Tuesday, January 17, 2023

Natural v. Synthetic Tests: Copyright-Protected?

Dear Rich: I have a website that helps people determine whether jewelry and gemstones are natural or synthetic. I am redoing the site and want to eliminate some of the sources listed for the various tests. I've changed the wording so that it is not similar to the source material, but it is still the same test. I would like to know if this is fair use, as many of these tests are standard practice in the industry. Also, we've created something original because we are taking points from various sources and compiling them with our own explanations to create a relatively unique webpage. 

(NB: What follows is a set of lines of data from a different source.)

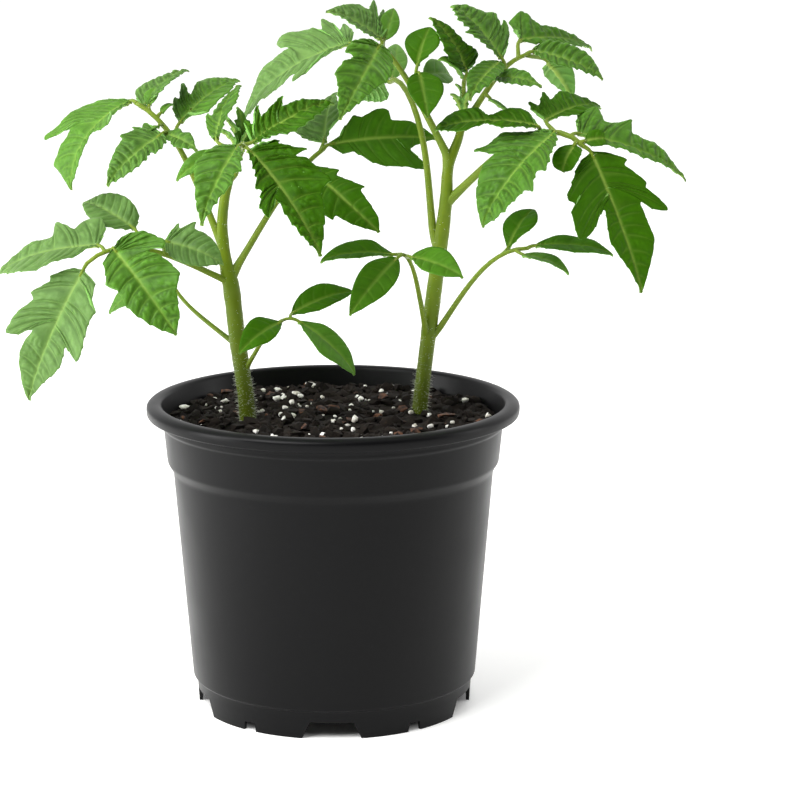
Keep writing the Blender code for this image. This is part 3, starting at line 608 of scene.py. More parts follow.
def stem_skin(colour, base_colour, name, fade_top):
    """Juicy tomato stem skin: yellow-green with darker patches, olive low down, with a soft shine."""
    made, tree, shader = new_material(name)
    height = add_node(tree, "ShaderNodeSeparateXYZ", links={"Vector": object_place(tree)}).outputs["Z"]
    low = ramp(tree, height, (fade_top - FADE_DEPTH) * MM, fade_top * MM, 1.0, 0.0)
    patches = ramp(tree, object_noise(tree, 7, 3), 0.35, 0.7)
    dark = shaded(colour, (0.62, 0.78, 0.5))
    skin = blend_colours(tree, times(tree, patches, 0.5), colour, dark)
    faded = blend_colours(tree, times(tree, low, 0.8), skin, base_colour)
    tree.links.new(faded, shader.inputs["Base Color"])
    set_inputs(shader, Roughness=0.42, Specular_IOR_Level=0.2, Sheen_Weight=0.03, Sheen_Roughness=0.4,
               Subsurface_Weight=0.1, Subsurface_Radius=(1.0, 1.2, 0.4), Subsurface_Scale=1.0 * MM)
    bump(tree, shader, object_noise(tree, 0.7, 3), 0.06, 0.6)
    return made


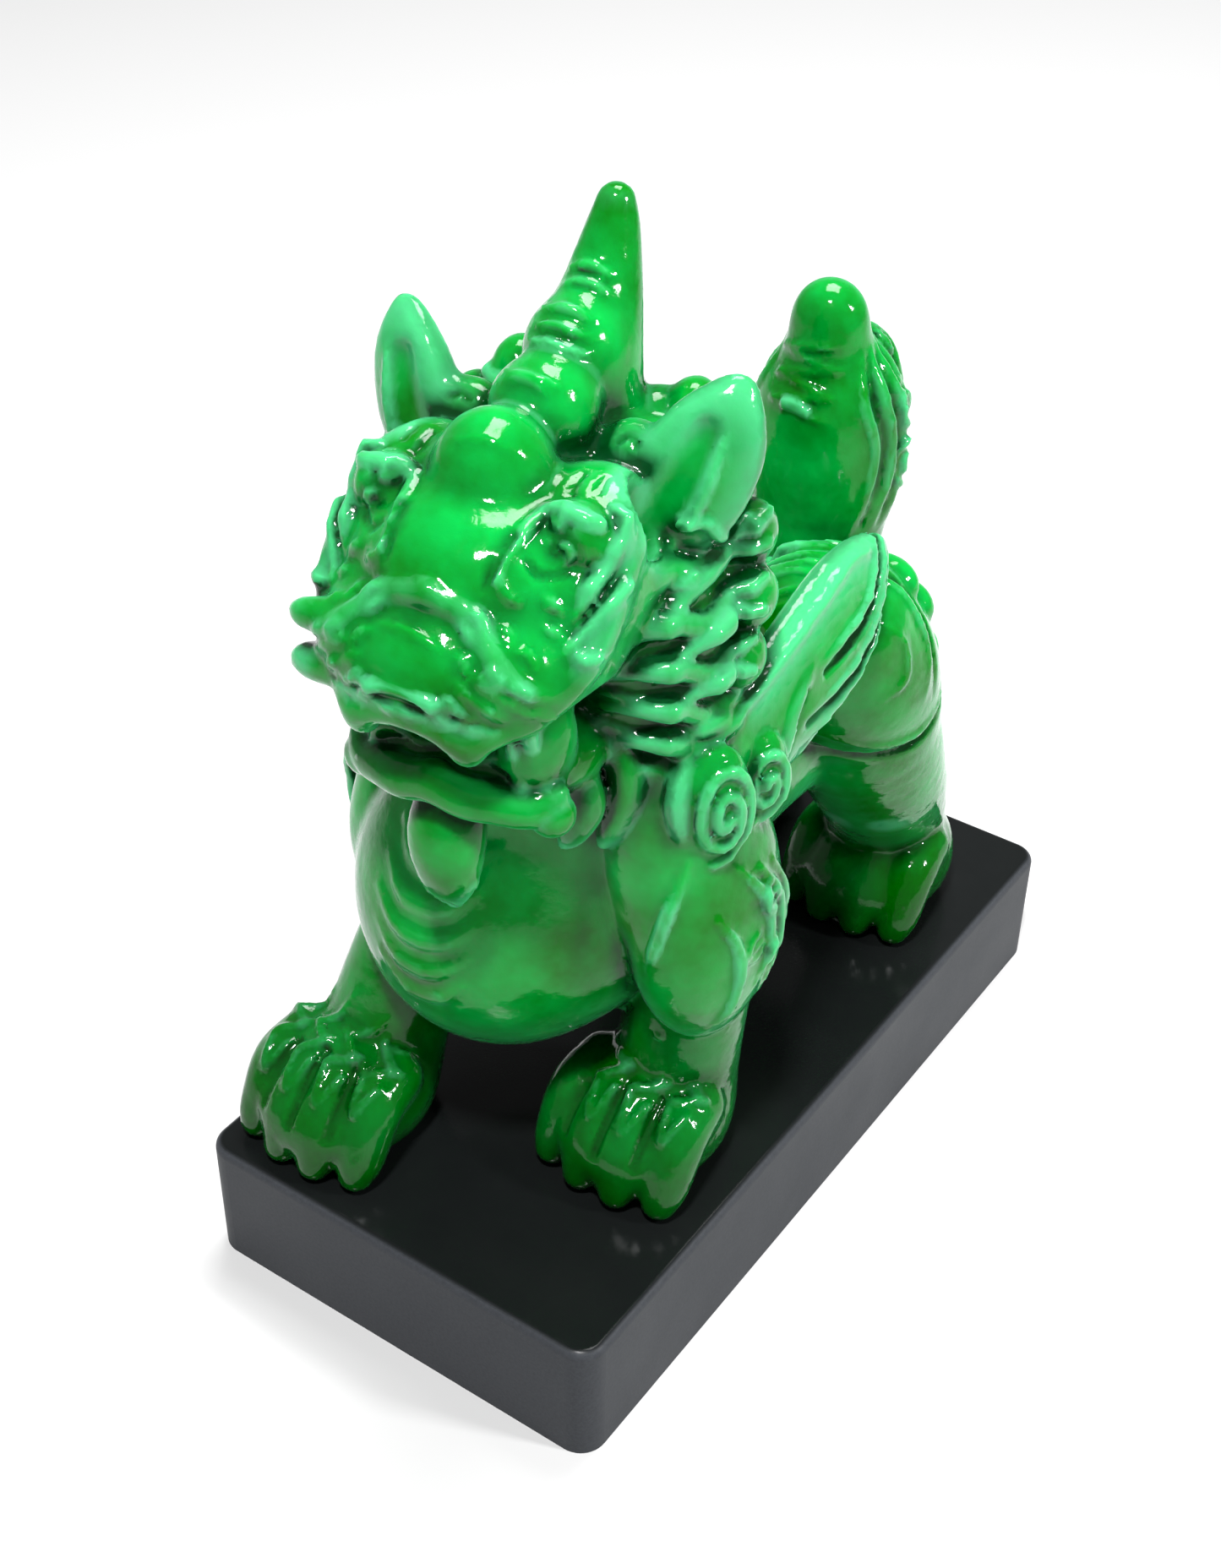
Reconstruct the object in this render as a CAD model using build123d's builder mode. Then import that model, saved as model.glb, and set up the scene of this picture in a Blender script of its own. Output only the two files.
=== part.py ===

You're not infringing if you are describing common tests and standards used within an industry and you have made an attempt to distinguish yourself from the source material. That is, you are not copying verbatim. Copyright law won't protect "any idea, procedure, process, system, method of operation, concept, principle, or discovery, regardless of the form in which it is described, explained, illustrated, or embodied." So, the fact that natural pearls are grittier than fake pearls cannot be copyright-protected. In addition, if there are a limited number of ways of describing the test -- for example, that natural diamonds can cut glass -- you will rarely run into a problem.
Fair use? If you are challenged over your site, your most robust defense would be that the tests are not copyrightable. Fair use -- which permits the unauthorized use of copyrightable material for specific purposes -- is likely not an issue.